• Exercise task
Every line of the data must be copied exactly.

Entries with model source code:
━━━━━━━━━━━━━━━━━━━━
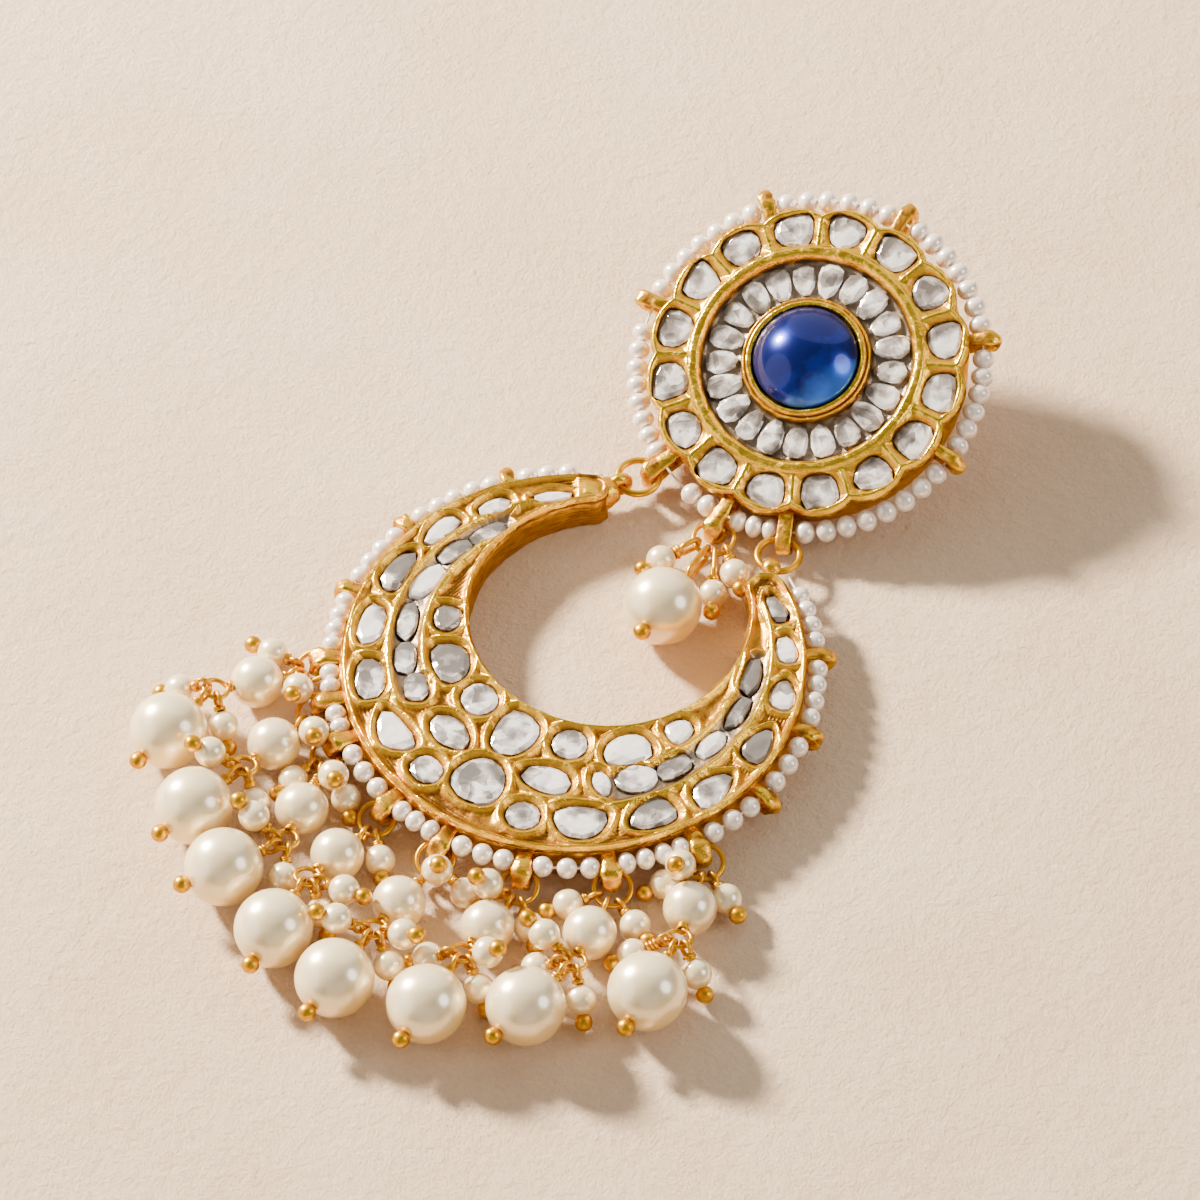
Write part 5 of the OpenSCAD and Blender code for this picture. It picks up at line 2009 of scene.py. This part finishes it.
@dataclass
class WireWork:
    """Bent wire: eyes, wrapped necks, stems and balls."""

    layout: Layout
    wrap_r: float = 0.43
    wrap_wire: float = 0.20
    pitch: float = 0.42
    wire_r: float = 0.24
    ball_fill: float = 1.28
    foot: float = 0.12
    sides: int = 8

    def _eye(self, builder: Builder, pin: Pin, foot: Array) -> None:
        """Add an eye, bent from its foot round and back.

        Args:
            builder: Where it goes.
            pin: The pin that the eye ends.
            foot: Where its wire starts and ends.
        """
        across = np.cross(pin.normal, pin.way)
        f = np.radians(np.concatenate([
            np.linspace(8, 90, 8), np.linspace(90, 270, 15),
            np.linspace(270, 352, 8)]))
        low = np.concatenate([np.ones(8), np.zeros(15), np.ones(8)])
        drift = np.linspace(-0.13, 0.13, len(f))
        path = (pin.eye
                + (np.cos(f) * pin.eye_r + low * pin.slack)[:, None]
                * pin.way
                + (np.sin(f) * pin.eye_r)[:, None] * across
                + drift[:, None] * pin.normal)
        builder.add(*sweep(np.vstack([[foot], path, [foot]]), self.wire_r,
                           self.sides))

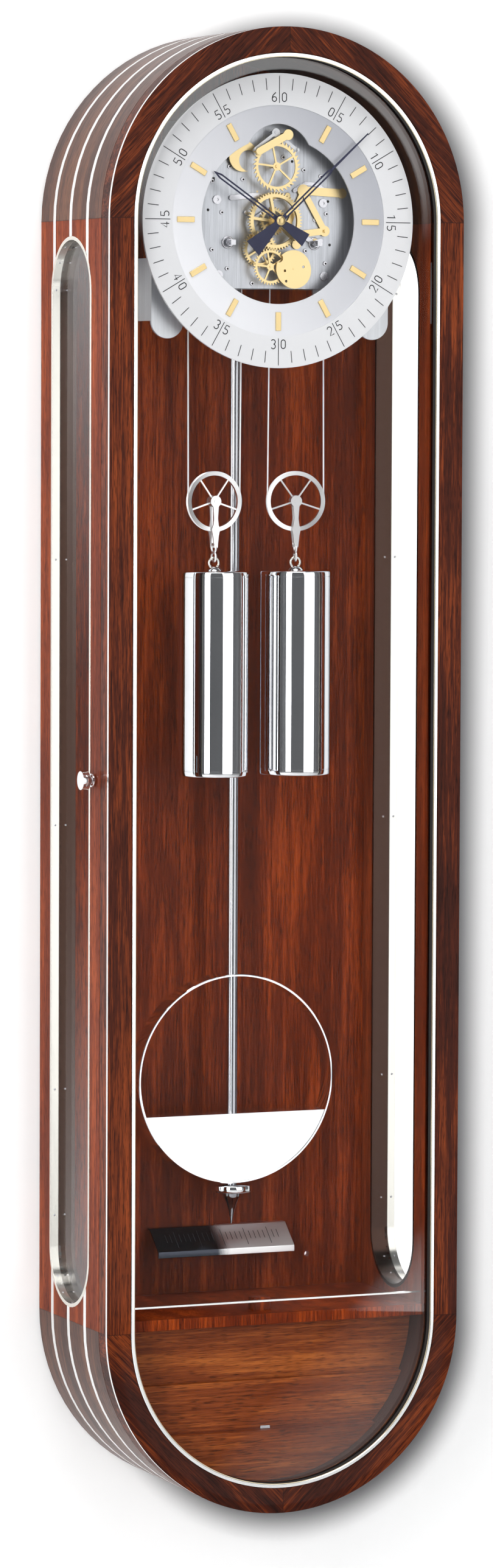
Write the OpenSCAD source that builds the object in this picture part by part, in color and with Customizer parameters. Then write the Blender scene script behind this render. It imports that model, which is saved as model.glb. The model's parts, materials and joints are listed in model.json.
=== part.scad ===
// Wall-hung regulator clock: two cable-driven weights and a seconds pendulum in a long case with round ends.
// Origin at the hanging hole in the back plane, +X right, +Z up, the front faces -Y. Millimetres.

/* [Case] */
// Outer radius of the round ends, half the width
case_r = 185; // [150:1:230]
// Distance between the centres of the two round ends
case_span = 1070; // [900:10:1300]
// Depth of the case body behind the door
body_d = 160.5; // [140:0.5:200]
// Thickness of the bent wooden wall
wall = 25; // [18:0.5:32]
// Thickness of the back board
back_t = 7.5; // [6:0.5:12]
// Height of the hanging hole above the dial centre
hook_rise = 70; // [50:1:85]
// Thickness of the floor board above the lower compartment
shelf_t = 11; // [8:0.5:16]

/* [Door] */
// Thickness of the door frame
door_t = 22; // [18:0.5:28]
// Width of the metal bezel inside the door frame
bezel_w = 4; // [3:0.5:8]
// Thickness of the door glass
glass_t = 4; // [3:0.5:5]
// Radius of the hinge knuckles
knuckle_r = 2.8; // [2.4:0.1:4]
// Length of one hinge
hinge_len = 43; // [30:1:60]

/* [Side windows] */
// Half the width of a side window, trim included
window_r = 53.3; // [40:0.1:56]
// Gap from the end centres of the case to the window's end
window_gap = 15.5; // [10:0.5:60]
// Visible rim of the window trim
trim_w = 3.7; // [2.5:0.1:6]

/* [Dial] */
// Radius of the dial
dial_r = 141.7; // [120:0.1:150]
// Radius of the dial opening
opening_r = 80; // [70:0.5:88]
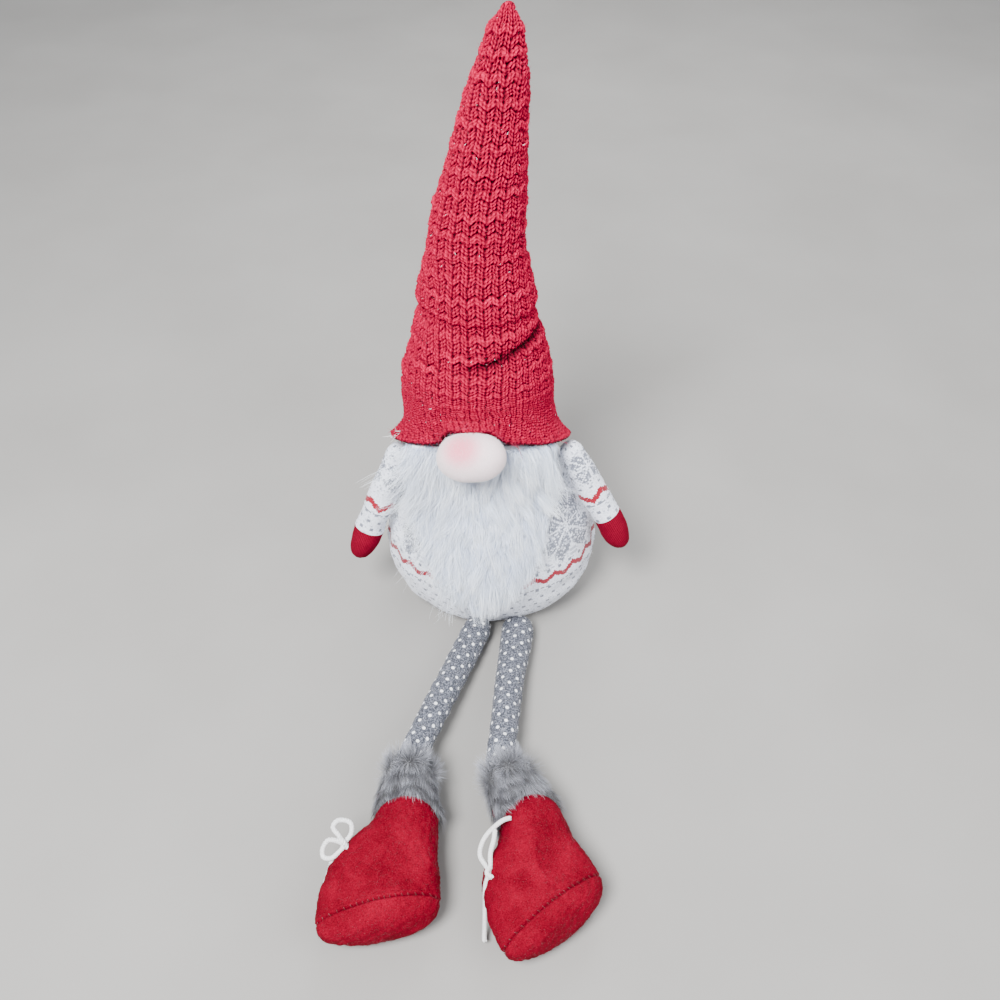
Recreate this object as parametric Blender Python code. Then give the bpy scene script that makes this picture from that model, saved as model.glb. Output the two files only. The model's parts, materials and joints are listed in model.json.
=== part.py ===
"""Seated tomte gnome, a stuffed soft toy with a tall knitted hat, built as its separate sewn pieces.

Metres, +Z up, the gnome faces -Y and its own left is +X. The origin is the middle of its flat seat, on the floor.
Every piece is a stack of closed outlines skinned into one closed body. The arms, the legs, the boots and the top of
the hat turn at the points named below, so each of those pieces has its own origin at its turning point.
"""

import math
from collections import namedtuple

import bmesh
import bpy
from mathutils import Vector

# Driving dimensions of the toy
BODY_HALF_WIDTH = 0.079
BODY_HEIGHT = 0.182
BRIM_HALF_WIDTH = 0.064
HAT_TIP = Vector((0.0113, 0.047, 0.420))
ARM_RADIUS = 0.0102
LEG_RADIUS = 0.0105
BOOT_HALF_THICKNESS = 0.0215
CORD_RADIUS = 0.0016

# Cloth thicknesses and the space left between neighbours
KNIT = 0.0020
JERSEY = 0.0012
FELT = 0.0020
GAP = 0.0004

# Where the moving pieces turn
HAT_PIVOT = Vector((-0.0080, 0.0230, 0.222))
SHOULDER = {"right": Vector((-0.0640, 0.0010, 0.139)), "left": Vector((0.0560, 0.0010, 0.141))}
MITTEN_TIP = {"right": Vector((-0.0985, -0.020, 0.054)), "left": Vector((0.0975, -0.020, 0.066))}
HIP = {"right": Vector((-0.0135, -0.0630, 0.0115)), "left": Vector((0.0176, -0.0630, 0.0115))}
ANKLE = {"right": Vector((-0.0525, -0.170, 0.0222)), "left": Vector((0.0065, -0.174, 0.0222))}
BOOT_TURN = {"right": math.radians(1), "left": math.radians(25)}

SIDES = 20
X, Y, Z = Vector((1, 0, 0)), Vector((0, 1, 0)), Vector((0, 0, 1))

Ring = namedtuple("Ring", "centre across along half_across half_along")


def clear_scene():
    for obj in list(bpy.data.objects):
        bpy.data.objects.remove(obj)


def collection_for(name):
    made = bpy.data.collections.new(name)
    bpy.context.scene.collection.children.link(made)
    return made


def material(name, colour, roughness=0.9):
    made = bpy.data.materials.new(name)
    made.use_nodes = True
    shader = made.node_tree.nodes["Principled BSDF"]
    shader.inputs["Base Color"].default_value = (*colour, 1)
    shader.inputs["Roughness"].default_value = roughness
    return made


COLOURS = {
    "hat_knit": (0.62, 0.02, 0.05),
    "body_knit": (0.78, 0.78, 0.79),
    "mitten_knit": (0.60, 0.02, 0.05),
    "leg_knit": (0.32, 0.33, 0.35),
    "felt": (0.55, 0.01, 0.03),
    "nose_jersey": (0.90, 0.66, 0.64),
    "beard_fur": (0.90, 0.90, 0.89),
    "cuff_fur": (0.42, 0.40, 0.39),
    "cord": (0.88, 0.87, 0.84),
    "stuffing": (0.93, 0.93, 0.92),
    "backing_cloth": (0.80, 0.79, 0.76),
    "ballast": (0.70, 0.66, 0.58),
}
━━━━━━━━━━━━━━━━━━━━
• Response
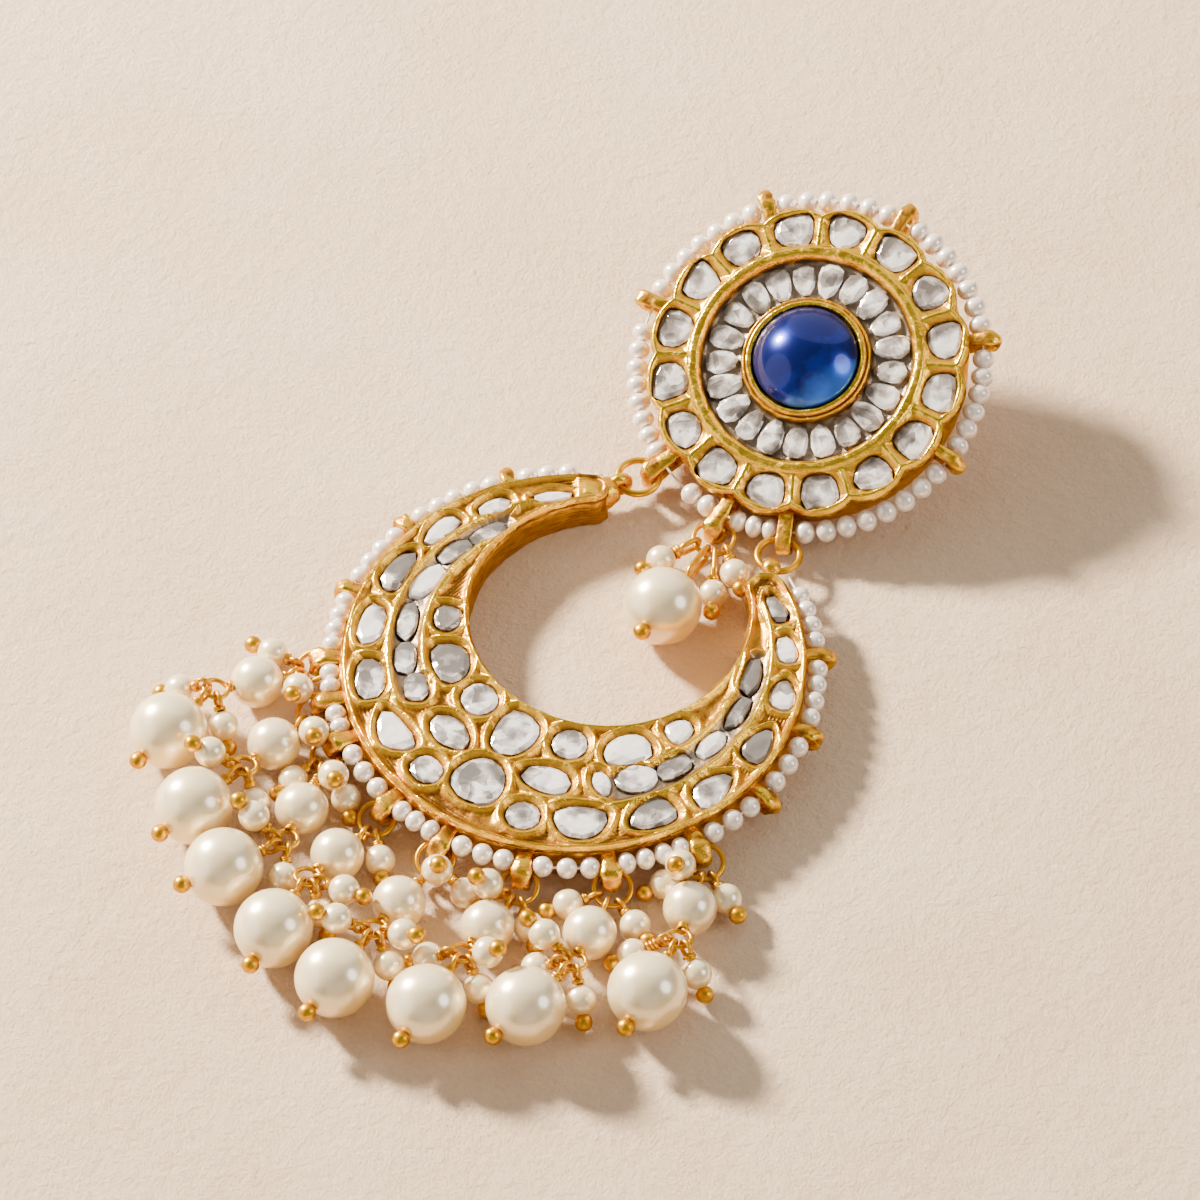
Write part 5 of the OpenSCAD and Blender code for this picture. It picks up at line 2009 of scene.py. This part finishes it.
@dataclass
class WireWork:
    """Bent wire: eyes, wrapped necks, stems and balls."""

    layout: Layout
    wrap_r: float = 0.43
    wrap_wire: float = 0.20
    pitch: float = 0.42
    wire_r: float = 0.24
    ball_fill: float = 1.28
    foot: float = 0.12
    sides: int = 8

    def _eye(self, builder: Builder, pin: Pin, foot: Array) -> None:
        """Add an eye, bent from its foot round and back.

        Args:
            builder: Where it goes.
            pin: The pin that the eye ends.
            foot: Where its wire starts and ends.
        """
        across = np.cross(pin.normal, pin.way)
        f = np.radians(np.concatenate([
            np.linspace(8, 90, 8), np.linspace(90, 270, 15),
            np.linspace(270, 352, 8)]))
        low = np.concatenate([np.ones(8), np.zeros(15), np.ones(8)])
        drift = np.linspace(-0.13, 0.13, len(f))
        path = (pin.eye
                + (np.cos(f) * pin.eye_r + low * pin.slack)[:, None]
                * pin.way
                + (np.sin(f) * pin.eye_r)[:, None] * across
                + drift[:, None] * pin.normal)
        builder.add(*sweep(np.vstack([[foot], path, [foot]]), self.wire_r,
                           self.sides))

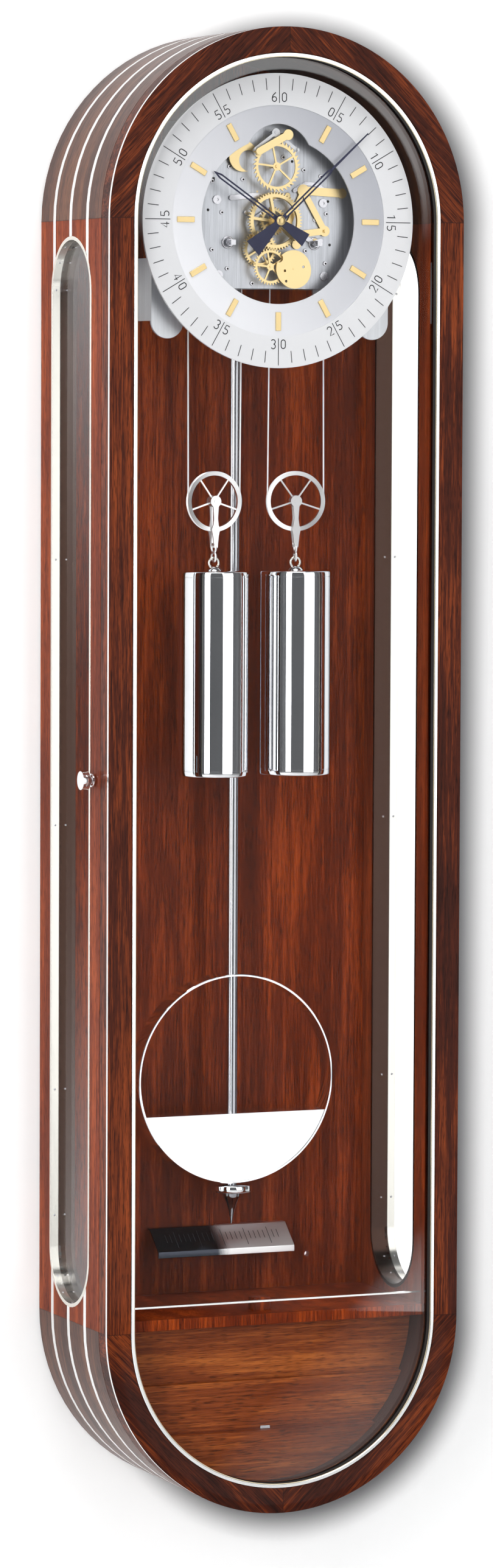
Write the OpenSCAD source that builds the object in this picture part by part, in color and with Customizer parameters. Then write the Blender scene script behind this render. It imports that model, which is saved as model.glb. The model's parts, materials and joints are listed in model.json.
=== part.scad ===
// Wall-hung regulator clock: two cable-driven weights and a seconds pendulum in a long case with round ends.
// Origin at the hanging hole in the back plane, +X right, +Z up, the front faces -Y. Millimetres.

/* [Case] */
// Outer radius of the round ends, half the width
case_r = 185; // [150:1:230]
// Distance between the centres of the two round ends
case_span = 1070; // [900:10:1300]
// Depth of the case body behind the door
body_d = 160.5; // [140:0.5:200]
// Thickness of the bent wooden wall
wall = 25; // [18:0.5:32]
// Thickness of the back board
back_t = 7.5; // [6:0.5:12]
// Height of the hanging hole above the dial centre
hook_rise = 70; // [50:1:85]
// Thickness of the floor board above the lower compartment
shelf_t = 11; // [8:0.5:16]

/* [Door] */
// Thickness of the door frame
door_t = 22; // [18:0.5:28]
// Width of the metal bezel inside the door frame
bezel_w = 4; // [3:0.5:8]
// Thickness of the door glass
glass_t = 4; // [3:0.5:5]
// Radius of the hinge knuckles
knuckle_r = 2.8; // [2.4:0.1:4]
// Length of one hinge
hinge_len = 43; // [30:1:60]

/* [Side windows] */
// Half the width of a side window, trim included
window_r = 53.3; // [40:0.1:56]
// Gap from the end centres of the case to the window's end
window_gap = 15.5; // [10:0.5:60]
// Visible rim of the window trim
trim_w = 3.7; // [2.5:0.1:6]

/* [Dial] */
// Radius of the dial
dial_r = 141.7; // [120:0.1:150]
// Radius of the dial opening
opening_r = 80; // [70:0.5:88]
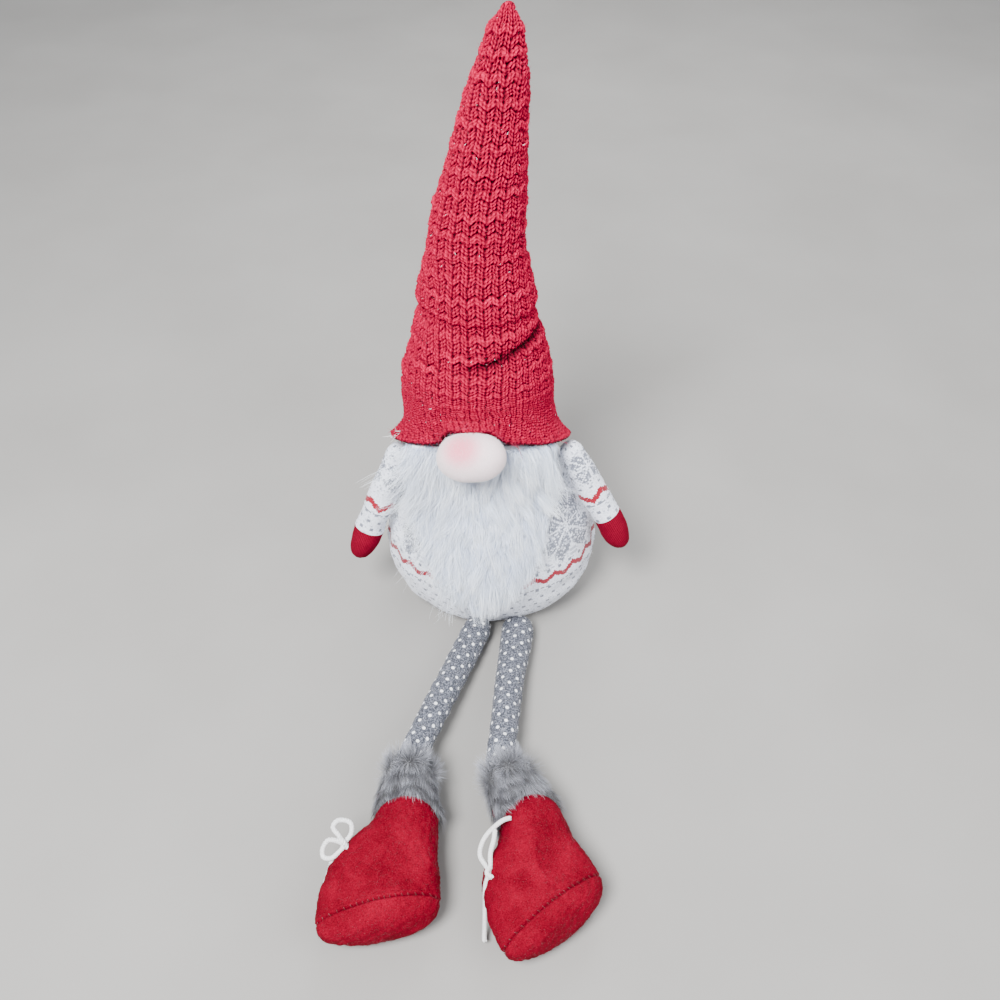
Recreate this object as parametric Blender Python code. Then give the bpy scene script that makes this picture from that model, saved as model.glb. Output the two files only. The model's parts, materials and joints are listed in model.json.
=== part.py ===
"""Seated tomte gnome, a stuffed soft toy with a tall knitted hat, built as its separate sewn pieces.

Metres, +Z up, the gnome faces -Y and its own left is +X. The origin is the middle of its flat seat, on the floor.
Every piece is a stack of closed outlines skinned into one closed body. The arms, the legs, the boots and the top of
the hat turn at the points named below, so each of those pieces has its own origin at its turning point.
"""

import math
from collections import namedtuple

import bmesh
import bpy
from mathutils import Vector

# Driving dimensions of the toy
BODY_HALF_WIDTH = 0.079
BODY_HEIGHT = 0.182
BRIM_HALF_WIDTH = 0.064
HAT_TIP = Vector((0.0113, 0.047, 0.420))
ARM_RADIUS = 0.0102
LEG_RADIUS = 0.0105
BOOT_HALF_THICKNESS = 0.0215
CORD_RADIUS = 0.0016

# Cloth thicknesses and the space left between neighbours
KNIT = 0.0020
JERSEY = 0.0012
FELT = 0.0020
GAP = 0.0004

# Where the moving pieces turn
HAT_PIVOT = Vector((-0.0080, 0.0230, 0.222))
SHOULDER = {"right": Vector((-0.0640, 0.0010, 0.139)), "left": Vector((0.0560, 0.0010, 0.141))}
MITTEN_TIP = {"right": Vector((-0.0985, -0.020, 0.054)), "left": Vector((0.0975, -0.020, 0.066))}
HIP = {"right": Vector((-0.0135, -0.0630, 0.0115)), "left": Vector((0.0176, -0.0630, 0.0115))}
ANKLE = {"right": Vector((-0.0525, -0.170, 0.0222)), "left": Vector((0.0065, -0.174, 0.0222))}
BOOT_TURN = {"right": math.radians(1), "left": math.radians(25)}

SIDES = 20
X, Y, Z = Vector((1, 0, 0)), Vector((0, 1, 0)), Vector((0, 0, 1))

Ring = namedtuple("Ring", "centre across along half_across half_along")


def clear_scene():
    for obj in list(bpy.data.objects):
        bpy.data.objects.remove(obj)


def collection_for(name):
    made = bpy.data.collections.new(name)
    bpy.context.scene.collection.children.link(made)
    return made


def material(name, colour, roughness=0.9):
    made = bpy.data.materials.new(name)
    made.use_nodes = True
    shader = made.node_tree.nodes["Principled BSDF"]
    shader.inputs["Base Color"].default_value = (*colour, 1)
    shader.inputs["Roughness"].default_value = roughness
    return made


COLOURS = {
    "hat_knit": (0.62, 0.02, 0.05),
    "body_knit": (0.78, 0.78, 0.79),
    "mitten_knit": (0.60, 0.02, 0.05),
    "leg_knit": (0.32, 0.33, 0.35),
    "felt": (0.55, 0.01, 0.03),
    "nose_jersey": (0.90, 0.66, 0.64),
    "beard_fur": (0.90, 0.90, 0.89),
    "cuff_fur": (0.42, 0.40, 0.39),
    "cord": (0.88, 0.87, 0.84),
    "stuffing": (0.93, 0.93, 0.92),
    "backing_cloth": (0.80, 0.79, 0.76),
    "ballast": (0.70, 0.66, 0.58),
}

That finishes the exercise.